Мы никогда не умрем - страница 29



– И поэтому нам ходить налево можно, а им никак нельзя? – Денис не отступал.

– Ну… если она не узнает, что ты с кем-то перепихнулся, то вроде как для нее ничего и не было, – хихикнул сверстник.

– О, а вот это, по-твоему, хорошо?

– Ну да, ниче так.

– А если тайное станет явным, что тогда?

– Тогда обоим будет больно и станет легче разбежаться.

– Разбежаться будет легче, только если вам заведомо было наплевать друг на друга.

Чтобы перебрать в памяти этот разговор с ребятами, у Дениса ушла одна секунда. В следующее мгновение он вернулся в настоящее и ответил любимой:

– Точно. Какая разница, что ты с ним переспала? Ты испугалась смерти, а этот страх толкает людей на опасные поступки.

– Я люблю тебя, Денис. Ты меня простишь? – с надеждой спросила Катя.

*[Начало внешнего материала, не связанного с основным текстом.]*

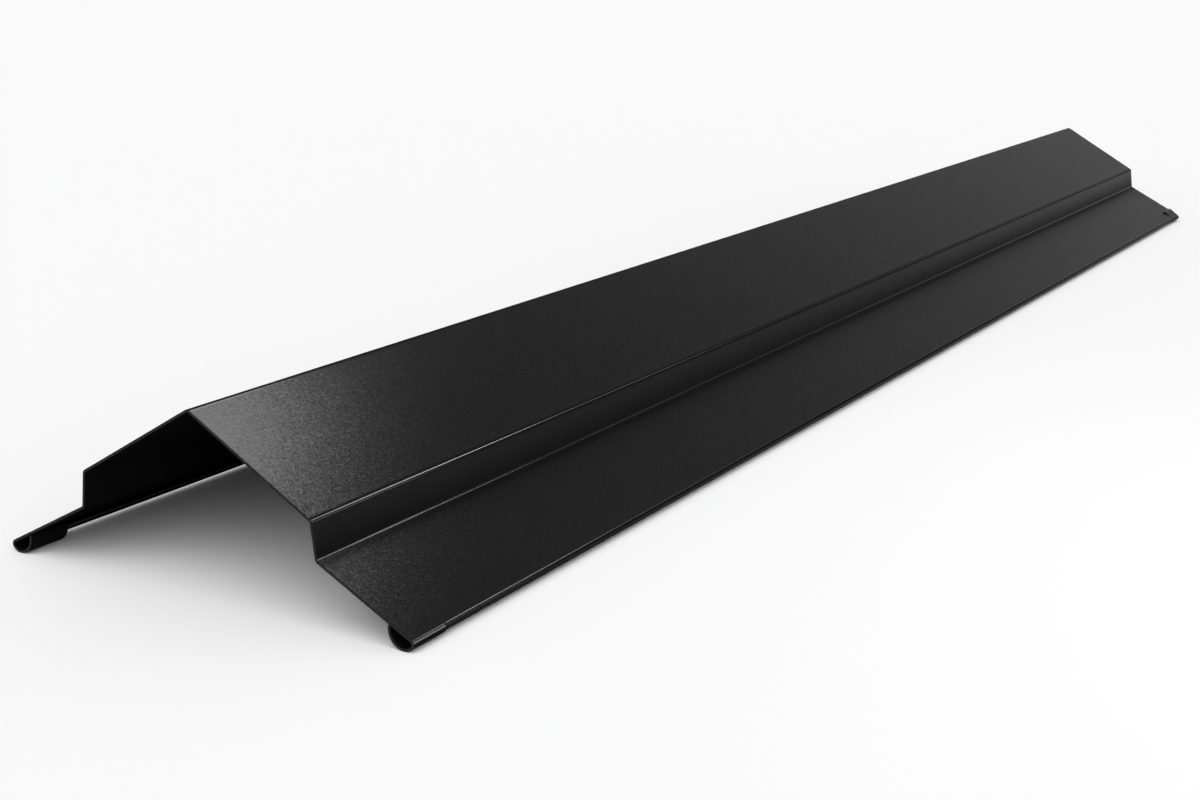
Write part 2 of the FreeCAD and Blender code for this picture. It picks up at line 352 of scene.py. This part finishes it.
def buildSheet(shape):
    # The sheet as two skins of one grid. Columns are places along the cap, rows go from one lip over the
    # ridge to the other. A skin's point is the middle point plus or minus half the thickness along the
    # row's normal, which is (sin slope, cos slope). Cells are missing across the relief slits, and a wall
    # closes every edge between the skins.
    rows, folds, lanceRow, edgeRow = sheetRows(shape)
    half, opening, slit = shape["length"] / 2.0, shape["openLength"], shape["slit"]
    spans = [("open", -half, -half + opening, "endSpacing"),
             ("closed", -half + opening + slit, half - opening - slit, "columnSpacing"),
             ("lifted", half - opening, half, "endSpacing")]
    zones = [(kind, columnPlaces(low, high, shape[spacing], shape["fewestColumns"]))
             for kind, low, high, spacing in spans]
    halfRows = rows["open"].shape[1]
    rowCount = 2 * halfRows - 1
    skins, coat = [[], []], {"sheen": [], "grainShare": []}
    for kind, places in zones:
        y, z, slope = rows[kind]
        for kept, values in zip(coat.values(), coatAndPaintedLightRows(rows[kind], shape, kind, folds, edgeRow)):
            kept.append(np.tile(np.concatenate([values[:0:-1], values]), len(places)))
        normalY, normalZ = np.sin(np.radians(slope)), np.cos(np.radians(slope))
        y, normalY = (np.concatenate([-part[:0:-1], part]) for part in (y, normalY))
        z, normalZ = (np.concatenate([part[:0:-1], part]) for part in (z, normalZ))
        x = np.repeat(places[:, None], rowCount, axis=1)
        if kind != "closed":
            # The inner lower corner of an open hem is rounded: where a row is lower than the corner
            # reaches, it stops short by radius times (1 - sqrt(1 - depth^2)), depth in radii.
            depth = np.clip((shape["openCorner"] * shape["cornerReach"] - z) / shape["openCorner"], 0.0, 1.0)
            short = shape["openCorner"] * (1.0 - np.sqrt(1.0 - depth ** 2))
            share = (places - places[0]) / opening if kind == "open" else (places[-1] - places) / opening
            x = x - np.outer(share, short) * (1.0 if kind == "open" else -1.0)
        for skin, side in zip(skins, (1.0, -1.0)):
            offset = side * shape["sheet"] / 2.0
            skin.append(np.stack([x, np.broadcast_to(y + offset * normalY, x.shape),
                                  np.broadcast_to(z + offset * normalZ, x.shape)], axis=-1))
    points = np.concatenate([np.concatenate(skin).reshape(-1, 3) for skin in skins]) * millimetre
    columnCount = sum(len(places) for _, places in zones)

    # which cells there are: across a slit only the rows inside the cut
    cells = np.ones((columnCount - 1, rowCount - 1), bool)
    fromRidge = np.abs(np.arange(rowCount - 1) + 0.5 - (halfRows - 1))
    nearGap = len(zones[0][1]) - 1
    farGap = nearGap + len(zones[1][1])
    cells[nearGap] = fromRidge < edgeRow
    cells[farGap] = fromRidge < lanceRow
    index = np.arange(columnCount * rowCount).reshape(columnCount, rowCount)
    under = columnCount * rowCount
    corners = np.stack([index[:-1, :-1], index[1:, :-1], index[1:, 1:], index[:-1, 1:]], axis=-1)
    top = corners[cells]
    faces = [top, top[:, ::-1] + under]
    skinFaces = 2 * len(top)
    padded = np.pad(cells, 1)
    # a wall wherever a cell has no neighbour on that side of its corners a and b
    beside = {(0, 1): padded[1:-1, :-2], (1, 2): padded[2:, 1:-1],
              (2, 3): padded[1:-1, 2:], (3, 0): padded[:-2, 1:-1]}
    for (a, b), neighbour in beside.items():
        bare = corners[cells & ~neighbour]
        faces.append(np.stack([bare[:, b], bare[:, a], bare[:, a] + under, bare[:, b] + under], axis=-1))
    faces = np.concatenate(faces)

    mesh = bpy.data.meshes.new("ridgeCap")
    mesh.vertices.add(len(points))
    mesh.vertices.foreach_set("co", points.ravel())
    mesh.loops.add(faces.size)
    mesh.loops.foreach_set("vertex_index", faces.ravel())
    mesh.polygons.add(len(faces))
    mesh.polygons.foreach_set("loop_start", np.arange(0, faces.size, 4))
    mesh.update(calc_edges=True)
    mesh.validate()
    for name, values in coat.items():
        values = np.concatenate(values)
        # the upper skin, then the lower one, which has no sheen: painted shade, so the underside shows no
        # reflection and stays near black
        values = np.concatenate([values, values if name == "grainShare" else np.zeros_like(values)])
        mesh.attributes.new(name, "FLOAT", "POINT").data.foreach_set("value", values)
    cut = mesh.attributes.new("cutShare", "FLOAT", "FACE")
    cut.data.foreach_set("value", np.arange(len(faces)) >= skinFaces)
    mesh.polygons.foreach_set("use_smooth", np.ones(len(mesh.polygons), bool))
    mesh.set_sharp_from_angle(angle=radians(shape["sharpAngle"]))
    sheet = bpy.data.objects.new("ridgeCap", mesh)
    bpy.context.scene.collection.objects.link(sheet)
    rounding = sheet.modifiers.new("cut edges", "BEVEL")
    rounding.width, rounding.segments = shape["edgeRounding"] * millimetre, shape["edgeSegments"]
    rounding.limit_method, rounding.angle_limit = "ANGLE", radians(shape["roundedAngle"])
    rounding.use_clamp_overlap, rounding.harden_normals = False, False
    return sheet


ridgeCap = buildSheet(sheetShape)
print("sheet built:", len(ridgeCap.data.polygons), "faces")


coating = {
    "colour": 0.0040, "ior": 1.13,
    "roughness": 0.235, "foldRoughness": 0.15,  # on the flats and where a fold has smoothed it
    # broad patches: millimetres across, how much rougher or smoother they are, and their noise
    "patch": 180.0, "roughnessSpread": 0.01, "patchDetail": 1.0, "patchRoughness": 0.6,
    # the grain: millimetres across, how unevenly it shines, and how much of a lean its normal gets
    "grain": 0.9, "grainSheen": 0.5, "grainLean": 0.055,
    "luminance": (0.2126729, 0.7151522, 0.0721750),  # red, green and blue in a colour's brightness
    "cutColour": 0.016, "cutSheen": 0.5,
}


def buildCoating(values):
    # A coat like baked powder: near black, with a fine grain about a millimetre across. Each grain shines
    # more or less than the next and leans its own way. The sheen is a glossy layer mixed over a matte one.
    # The cut edges are greyer. How much of the glossy layer shows comes from the mesh's sheen share, which
    # holds painted highlight lines in the folds and hems, and painted shade on the ridge, by the foot and
    # underneath.
    shader = Shader(bpy.data.materials.new("blackPowderCoat"))
    place = shader.node("ShaderNodeTexCoord", output="Object")

    def share(name):
        return shader.node("ShaderNodeAttribute", {"attribute_name": name}, output="Fac")

    def vector(operation, inputs, output="Vector"):
        return shader.node("ShaderNodeVectorMath", {"operation": operation}, inputs, output)

    patch = shader.node("ShaderNodeTexNoise", {}, {
        "Vector": place, "Scale": 1.0 / (values["patch"] * millimetre),
        "Detail": values["patchDetail"], "Roughness": values["patchRoughness"]})
    grain = shader.node("ShaderNodeTexVoronoi", {}, {
        "Vector": place, "Scale": 1.0 / (values["grain"] * millimetre)}, output="Color")
    # the sheen share carries painted highlights and painted shade from the mesh
    sheen, grainShare, cut = share("sheen"), share("grainShare"), share("cutShare")
    # each grain leans its own way: the sheet's normal plus a random vector, made one unit long again
    aside = vector("SUBTRACT", {0: grain, 1: (0.5, 0.5, 0.5)})
    lean = vector("SCALE", {0: aside, "Scale": grainShare * values["grainLean"]})
    normal = vector("NORMALIZE", {0: vector("ADD", {
        0: shader.node("ShaderNodeNewGeometry", output="Normal"), 1: lean})})
    colour = shader.node("ShaderNodeMix", {"data_type": "RGBA"}, {
        "Factor": cut, "A": grey(values["colour"]), "B": grey(values["cutColour"])}, output="Result")
    roughness = ((patch - 0.5) * (2.0 * values["roughnessSpread"])
                 + grainShare * (values["roughness"] - values["foldRoughness"]) + values["foldRoughness"])
    matte = shader.node("ShaderNodeBsdfPrincipled", {}, {
        "Base Color": colour, "Normal": normal, "Roughness": 1.0, "IOR": 1.0}, output="BSDF")
    glossy = shader.node("ShaderNodeBsdfPrincipled", {}, {
        "Base Color": colour, "Normal": normal, "Roughness": roughness, "IOR": values["ior"]}, output="BSDF")
    # how bright a grain's random colour is gives how much it shines
    bright = vector("DOT_PRODUCT", {0: grain, 1: values["luminance"]}, output="Value")
    grained = sheen * ((bright - 0.5) * grainShare * values["grainSheen"] + 1.0)
    factor = grained * (1.0 - cut) + cut * values["cutSheen"]
    surface = shader.node("ShaderNodeMixShader", {}, {0: factor, 1: matte, 2: glossy})
    shader.node("ShaderNodeOutputMaterial", {}, {"Surface": surface})
    return shader.holder


ridgeCap.data.materials.append(buildCoating(coating))
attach(ridgeCap, "root")
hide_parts("ridge_cap_sheet")
print("coating made")


studio = {
    "floorColour": 0.93, "floorRoughness": 0.9, "floorSpecular": 0.1, "floorSize": 60.0,  # metres
    "worldLight": 0.425, "background": 0.97,
    # the key light, wide and even: where it comes from, how wide it is in degrees, its strength
    "key": ((-1.3, -0.8, 1.0), 100.0, 3.3),
    "softboxes": {
        # each is seen only in reflections: place, what it points at, size across and down, radiance
        "nearSoftbox": ((0.20, 0.11, 1.44), (-0.95, 0.0, 0.1), 0.32, 0.30, 54.0),
        "foldSoftbox": ((-0.15, -0.55, 0.58), (-0.95, -0.1, 0.06), 0.30, 0.30, 55.0),
        "farFoldSoftbox": ((0.35, -0.55, 0.58), (-0.70, -0.1, 0.06), 0.30, 0.30, 5.0),
        "lowSoftbox": ((-0.25, -0.84, 0.20), (-0.95, -0.15, 0.03), 0.30, 0.18, 52.0),
    },
}


def buildFloor(values):
    # One level square at height 0, centred under the part.
    shader = Shader(bpy.data.materials.new("paleFloor"))
    surface = shader.node("ShaderNodeBsdfPrincipled", {}, {
        "Base Color": grey(values["floorColour"]), "Roughness": values["floorRoughness"],
        "Specular IOR Level": values["floorSpecular"]})
    shader.node("ShaderNodeOutputMaterial", {}, {"Surface": surface})
    far = values["floorSize"] / 2.0
    mesh = bpy.data.meshes.new("floor")
    corners = [(-far, -far, 0.0), (far, -far, 0.0), (far, far, 0.0), (-far, far, 0.0)]
    mesh.from_pydata(corners, [], [(0, 1, 2, 3)])
    mesh.materials.append(shader.holder)
    floor = bpy.data.objects.new("floor", mesh)
    bpy.context.scene.collection.objects.link(floor)


def buildWorld(values):
    # The pale background is what the camera sees and what the sheet mirrors. The light from all round is
    # dimmer for everything else, so that the floor keeps its shadow.
    world = bpy.data.worlds.new("studio")
    bpy.context.scene.world = world
    shader = Shader(world)
    path = shader.node("ShaderNodeLightPath", output="Is Camera Ray")
    outputs = path.socket.node.outputs
    glossy, through = (Wire(shader, outputs[name]) for name in ("Is Glossy Ray", "Is Transmission Ray"))
    shown = path + glossy + through
    strength = shown * (values["background"] - values["worldLight"]) + values["worldLight"]
    light = shader.node("ShaderNodeBackground", {}, {"Color": grey(1.0), "Strength": strength})
    shader.node("ShaderNodeOutputWorld", {}, {"Surface": light})


def buildKey(towards, width, strength):
    # A broad sun that shines from the given direction towards the middle.
    data = bpy.data.lights.new("key", "SUN")
    data.angle, data.energy = radians(width), strength
    key = bpy.data.objects.new("key", data)
    key.rotation_euler = (-Vector(towards)).to_track_quat("-Z", "Y").to_euler()
    bpy.context.scene.collection.objects.link(key)


def buildSoftbox(name, place, target, width, height, radiance):
    # A lamp with a flat face that points at its target.
    data = bpy.data.lights.new(name, "AREA")
    data.shape, data.size, data.size_y = "RECTANGLE", width, height
    data.energy = radiance * pi * width * height  # a flat lamp's power for that radiance
    lamp = bpy.data.objects.new(name, data)
    lamp.location = place
    lamp.rotation_euler = (Vector(target) - Vector(place)).to_track_quat("-Z", "Y").to_euler()
    lamp.visible_diffuse = lamp.visible_camera = False
    bpy.context.scene.collection.objects.link(lamp)


buildFloor(studio)
buildWorld(studio)
buildKey(*studio["key"])
for softboxName, softboxValues in studio["softboxes"].items():
    buildSoftbox(softboxName, *softboxValues)
bpy.context.scene.view_settings.view_transform = "Standard"
print("studio built")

– Ошибиться может каждый, – ответил он, вздохнув. Конечно, осадок еще оставался.

Вспомнил свою жизнь в детском доме – голодную, сложную, и все-таки иногда радостную. Именно там он ощутил, что значит быть одному и как важно чувство плеча. Это ощущение брошенности отпугивало, измучивало, обижало. Для него оно означало быть никому ненужным – потерявшейся игрушкой, которую давно забыли. Он пытался избегать этого гнетущего чувства, а потом сообразил, что оно является частью его самого, такого, как он есть. Это принятие помогало выживать.

Однажды, когда он сидел в детдомовской комнате, залитой солнечным светом, отчего пылинки напоминали снег, мальчик решил раз и навсегда: если жизнь обходится с человеком несправедливо, это еще не значит, что надо вставать перед ней на колени и сдаваться. Сейчас он говорил об этом своей девушке.

Катя слушала его и соглашалась. Его слова, само его присутствие в ее жизни – поддерживали девушку. У обоих бегали по телу мурашки. И пока она успокаивалась под его теплыми прикосновениями, он с грустью думал о том, что не столько ты меняешь мир, сколько мир меняет тебя.

Оставив это при себе, спросил:

– Скажи, а… что тебя беспокоит сейчас больше всего?

Скрепя сердце она ответила:

– То, что мне всего двадцать лет. И что я умру гораздо раньше тебя, так и не успев ничего добиться.

– Так, погоди… У тебя еще есть время и все шансы, чтобы выздороветь. Ты же говорила с врачом.

– Да понятно… А если не поможет?

Он возразил ей, что она может быть примером для остальных людей:

– Не будет никаких «если». Потом уже будет поздно, а сейчас ты еще можешь сделать немало хорошего.

– Для кого?

– Если не для меня, то для себя. А не для себя, так для других.

– Пытаешься дать мне надежду?

– Просто, когда тебя не станет, ты все равно будешь со мной, ведь я буду о тебе помнить.

– Ты же только что говорил, что все заканчивается смертью.

– У всего есть срок годности, это правда. Но человек – это не кефирчик, не так ли? Мы же не знаем, что будет после того, как нас не станет.

– Да нет там ничего, после смерти.

– Мы не можем знать наверняка.

– Можем.

– Каким образом?

– Факты говорят…

– Ах, ну да. Ты же у меня журналистка, – снова начал раздражаться молодой человек. – Факты дают стабильность. Для меня факты говорят о том, что мы судим о смерти только косвенно. Подумай, чаще всего мы сталкиваемся с ее результатом: опа! – кто-то умер и все такое. Мы лишь наблюдатели. Болтать, что после смерти что-то есть, или, напротив, утверждать, что после нее ничего нет, – одинаково глупо. – Денис чувствовал, что вновь распаляется. Надо было сбавлять обороты. – Знаешь, прости… Ты не виновата, что все так сложилось. Я понимаю, как тебе хреново, и все такое, но к чему опускать руки раньше времени? Я тебе не мама и не папа, но мой тебе совет: не отказывайся лечиться, пока еще возможно пойти на поправку.